Coordinates: 54°47′N 4°26′W / 54.79°N 4.43°W / 54.79; -4.43

Sorbie is a small village in Wigtownshire, Machars, within the Administration area of Dumfries and Galloway Council, Scotland. [1] [2]

It is located mid-way between Wigtown and Whithorn on the A714 road.

Farming forms the principal local industry in the area.

The Sorbie Village Hall is used by a number of groups. [3]

Sorbie Parish Church, in the centre of the village, dates from around 1755 and is a large T-plan structure, now de-roofed.

Millisle Church, 1km west of Garlieston, was designed by Alan Stewart, the 10th Earl of Galloway (1835 - 1901).

A junction on the Wigtownshire Railway opened in Millisle in 1876. Sorbie station on the Wigtownshire Railway branch of the Portpatrick and Wigtownshire Joint Railway which closed in the 1964 formerly served Sorbie village.

For many years Sorbie had a creamery located beside the railway station, some of whose products were once exported via the port at nearby Garlieston. The creamery finally closed in the 1990s and the site occupied by a granite works.

History[edit]

Sorbie parish was a seventeenth-century amalgamation of Sorbie, Kirkmadrine and Cruggleton. Timothy Pont's 17th century map shows Kirck of Cruggeltown [4] [5]

Ainslie's 1782 map shows Sorby Parish and the church by the Village of Sorbie [6]

In 1846 the parish was an area about six miles in length, and between three and a half to nearly six miles in breadth, composed of 9000 acres of which 7700 are arable with a moderate proportion of meadow and pasture, 400 woodland and plantations, and the remainder moor.[7]

Cruggleton Castle which was abandoned in the 17th century, is a few miles south of Garlieston. [8]

Sorbie Tower, one mile east of the village of Sorbie, was the seat of the Clan Hannay.

There is an early medieval motte near Sorbie Tower. [9]

The old places of Broughton Skeogs and Broughton Mill are shown just west of Galloway House, Sorbie in John Ainslie's 1782 map.[10]

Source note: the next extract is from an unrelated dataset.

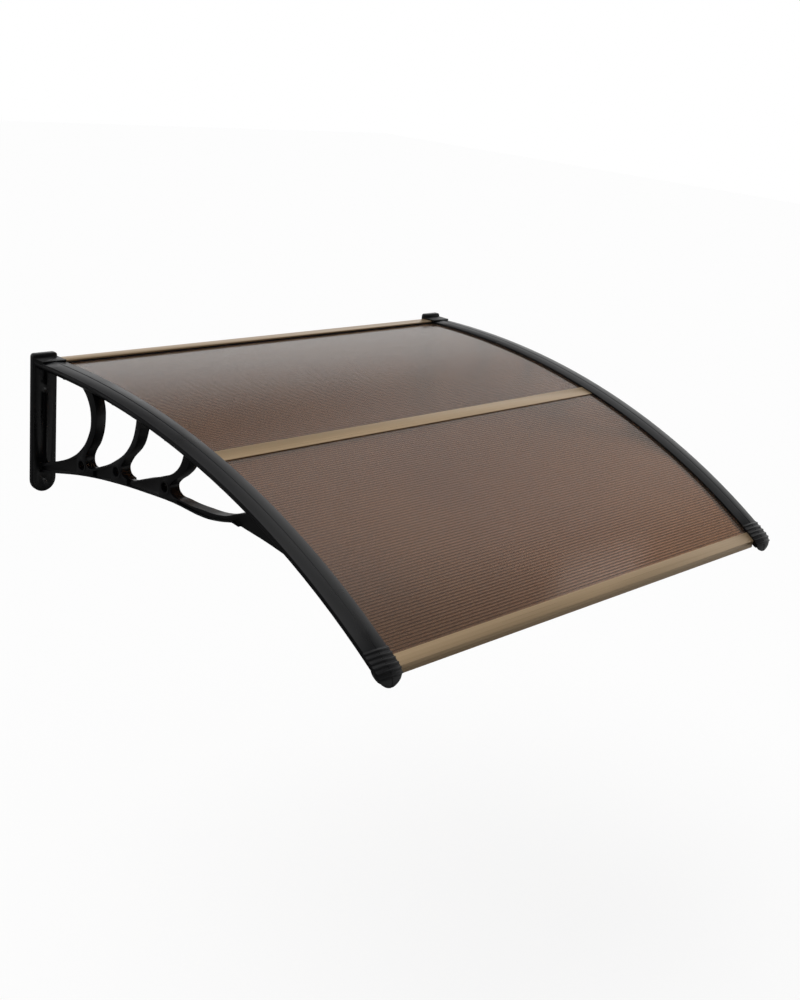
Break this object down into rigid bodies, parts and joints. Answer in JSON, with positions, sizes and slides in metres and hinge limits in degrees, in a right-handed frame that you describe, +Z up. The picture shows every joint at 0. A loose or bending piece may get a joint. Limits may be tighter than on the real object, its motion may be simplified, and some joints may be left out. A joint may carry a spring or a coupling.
{
  "type": "door canopy",
  "caption": "Bowed door canopy: twin-wall bronze sheets between champagne aluminium rails on black scrolled wall brackets.",
  "frame": {"origin": "middle of the wall seal's back face, on the wall line behind the rear rail", "axes": "+X along the canopy's width to its right seen from the front, +Y into the wall, +Z up"},
  "size_m": [1.007, 0.8953, 0.2572],
  "materials": {
    "black_moulding": "satin black moulded ABS",
    "bronze_sheet": "bronze tinted twin-wall polycarbonate",
    "champagne_rail": "champagne anodised extrusion",
    "black_rubber": "black sealing strip",
    "zinc_screw": "zinc plated steel"
  },
  "bodies": {
    "root": {"left_bracket": "black_moulding", "left_cover_strip": "black_moulding", "left_nose_cap": "black_moulding", "left_seat_seal": "black_rubber", "left_cap_screw": "zinc_screw", "left_cover_screw_1": "zinc_screw", "left_cover_screw_2": "zinc_screw", "left_cover_screw_3": "zinc_screw", "left_cover_screw_4": "zinc_screw", "left_cover_screw_5": "zinc_screw", "left_cover_screw_6": "zinc_screw", "left_rear_rail_screw": "zinc_screw", "left_middle_rail_screw": "zinc_screw", "left_front_rail_screw": "zinc_screw", "right_bracket": "black_moulding", "right_cover_strip": "black_moulding", "right_nose_cap": "black_moulding", "right_seat_seal": "black_rubber", "right_cap_screw": "zinc_screw", "right_cover_screw_1": "zinc_screw", "right_cover_screw_2": "zinc_screw", "right_cover_screw_3": "zinc_screw", "right_cover_screw_4": "zinc_screw", "right_cover_screw_5": "zinc_screw", "right_cover_screw_6": "zinc_screw", "right_rear_rail_screw": "zinc_screw", "right_middle_rail_screw": "zinc_screw", "right_front_rail_screw": "zinc_screw", "rear_panel": "bronze_sheet", "front_panel": "bronze_sheet", "rear_rail": "champagne_rail", "middle_rail": "champagne_rail", "front_rail": "champagne_rail", "rear_gasket": "black_rubber", "wall_seal": "black_rubber"}
  },
  "joints": []
}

Galloway House, the seat of the Earl of Galloway, is a stately mansion erected about the middle of the 18th century, and situated on the nearby coast between Garliestown Bay and Rigg Bay. [11] Located within Galloway House Gardens are the ruins of a few cottages. The cottages mark the site of Carswell village that was situated in Rigg Bay. When the Earl of Galloway decided he wanted to build a grand new house called Galloway House close by, he moved the people from Carswell.

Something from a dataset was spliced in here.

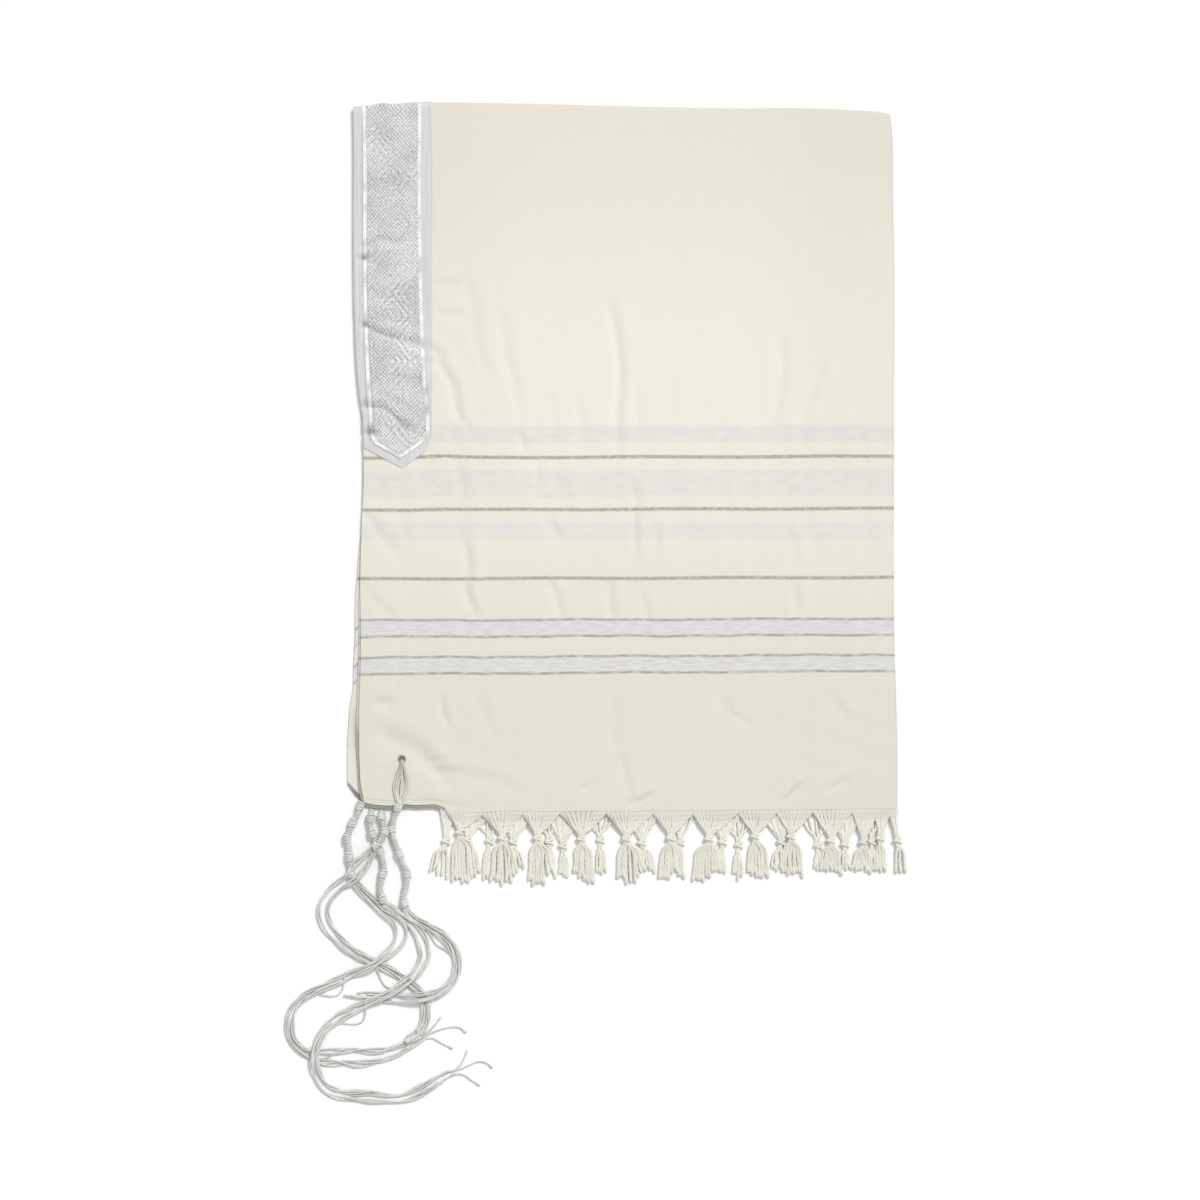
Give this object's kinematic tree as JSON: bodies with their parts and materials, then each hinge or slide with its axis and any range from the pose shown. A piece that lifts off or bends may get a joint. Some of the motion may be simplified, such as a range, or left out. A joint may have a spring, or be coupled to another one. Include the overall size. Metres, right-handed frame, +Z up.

On Ainslie's AD1782 map [12] Dowalton Loch (Longcastle) is shown to be in the parish of Sorbie.

In west Sorbie is the site of Dowalton Loch, also called Ravenston and Longcastle. The loch was about 3 miles in circumference and from six to twenty feet deep which, when drained, was found to contain two small islands or lake dwellings of the pre-historic inhabitants. Five canoes were found in the loch. On the islands, and in their neighbourhood were also discovered several vessels of bronze, beads of glass, vitreous paste and amber, querns, whetstones, etc. (Ref. Dr. Stuart’s address to the Archaeological Society of Glasgow, 1865-6). [13]

Doon Hill fort or settlement just below the highest point of Doon Hill, on a slope facing SW, consisting of two earthen ramparts with a medial ditch, measuring 44m E-W by 34m transversely from centre to centre of the inner rampart. An entrance may have been in the NW side. The dimensions and form of the earthwork, together with its situation on sloping ground, place it in a class common in Wigtownshire. [14] [15]

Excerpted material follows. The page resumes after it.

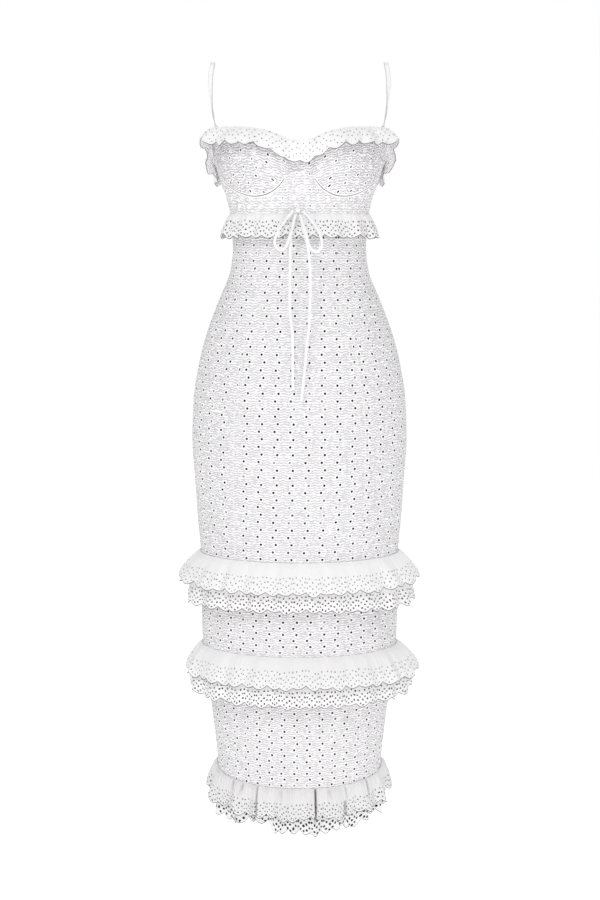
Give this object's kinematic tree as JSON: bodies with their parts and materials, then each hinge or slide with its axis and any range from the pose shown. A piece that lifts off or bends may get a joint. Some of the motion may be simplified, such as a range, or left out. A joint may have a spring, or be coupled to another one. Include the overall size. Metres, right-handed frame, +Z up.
{
  "type": "maxi dress",
  "caption": "Sleeveless fitted maxi dress with sweetheart cups, thin shoulder straps, a front drawstring bow and double scalloped ruffle tiers on a slim skirt.",
  "frame": {"origin": "midway between the tops of the two shoulder straps, where the wearer's shoulders carry them", "axes": "+Z up, the front of the dress faces -Y, +X to the right of someone who looks at the front"},
  "size_m": [0.4184, 0.2946, 1.2877],
  "materials": {
    "eyelet_cloth": "crinkled white cotton with rows of small embroidered eyelets",
    "embroidered_trim": "smooth white cotton trim with pierced embroidery and a scalloped edge",
    "strap_and_cord": "smooth white bias-cut cotton, turned and stitched"
  },
  "bodies": {
    "root": {"cup_left": "eyelet_cloth", "cup_right": "eyelet_cloth", "bodice_band": "eyelet_cloth", "bodice_side_left": "eyelet_cloth", "bodice_side_right": "eyelet_cloth", "bodice_back_left": "eyelet_cloth", "bodice_back_right": "eyelet_cloth", "skirt_front": "eyelet_cloth", "skirt_side_left": "eyelet_cloth", "skirt_side_right": "eyelet_cloth", "skirt_back_left": "eyelet_cloth", "skirt_back_right": "eyelet_cloth", "skirt_middle_front": "eyelet_cloth", "skirt_middle_back": "eyelet_cloth", "skirt_lower_front": "eyelet_cloth", "skirt_lower_back": "eyelet_cloth", "waist_ruffle_front": "embroidered_trim", "waist_ruffle_back": "embroidered_trim", "tier_1_under_front": "embroidered_trim", "tier_1_under_back": "embroidered_trim", "tier_1_upper_front": "embroidered_trim", "tier_1_upper_back": "embroidered_trim", "tier_2_under_front": "embroidered_trim", "tier_2_under_back": "embroidered_trim", "tier_2_upper_front": "embroidered_trim", "tier_2_upper_back": "embroidered_trim", "hem_under_front": "embroidered_trim", "hem_under_back": "embroidered_trim", "hem_upper_front": "embroidered_trim", "hem_upper_back": "embroidered_trim", "neck_ruffle_front": "embroidered_trim", "neck_ruffle_back": "embroidered_trim", "strap_left": "strap_and_cord", "strap_right": "strap_and_cord", "bow_loop_left": "strap_and_cord", "bow_loop_right": "strap_and_cord", "bow_tail_left": "strap_and_cord", "bow_tail_right": "strap_and_cord", "bow_knot": "strap_and_cord"}
  },
  "joints": []
}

Eggerness Iron-Age Promontory Fort is in Sorbie [16]

Gallery[edit]

References[edit]

  1. ^ http://www.scottish-places.info/parishes/parmap1080.html
  2. ^ http://www.scotlandsplaces.gov.uk/search/?action=do_search&p_type=PARISH&p_name=sorbie&id=1246&p_county=wigtownshire
  3. ^ http://www.dumgal.gov.uk/index.aspx?articleid=3594
  4. ^ http://maps.nls.uk/atlas/blaeu/view/?id=95#id=95&zoom=5&lat=2615&lon=5209&layers=BT
  5. ^ http://www.whithorn.info/community/sorbie.htm
  6. ^ http://maps.nls.uk/counties/view/?id=685#id=685&zoom=6&lat=4292.96117&lon=12572.44175&layers=BT
  7. ^ A Topographical Dictionary of Scotland, Samuel Lewis, 1846
  8. ^ http://www.scottish-places.info/towns/townmap3221.html
  9. ^ http://canmore.rcahms.gov.uk/en/site/63151/details/sorbie+motte/
  10. ^ John Ainslie's AD1782 map http://maps.nls.uk/counties/view/?id=685#id=685&zoom=5&lat=4302.96117&lon=11808.44175&layers=BT
  11. ^ A Topographical Dictionary of Scotland, Samuel Lewis, 1846
  12. ^ http://maps.nls.uk/counties/view/?id=685#id=685&zoom=3&lat=6615&lon=8661.5&layers=B
  13. ^ Rambles in Galloway by Malcolm M’Lachlan Harper. pub. 1876 http://archive.org/stream/ramblesingallow00harpgoog#page/n292/mode/2up
  14. ^ http://canmore.rcahms.gov.uk/en/site/63239/details/doonhill/
  15. ^ http://www.megalithic.co.uk/article.php?sid=6598
  16. ^ http://canmore.rcahms.gov.uk/en/site/63187/details/eggerness+castle/

See also[edit]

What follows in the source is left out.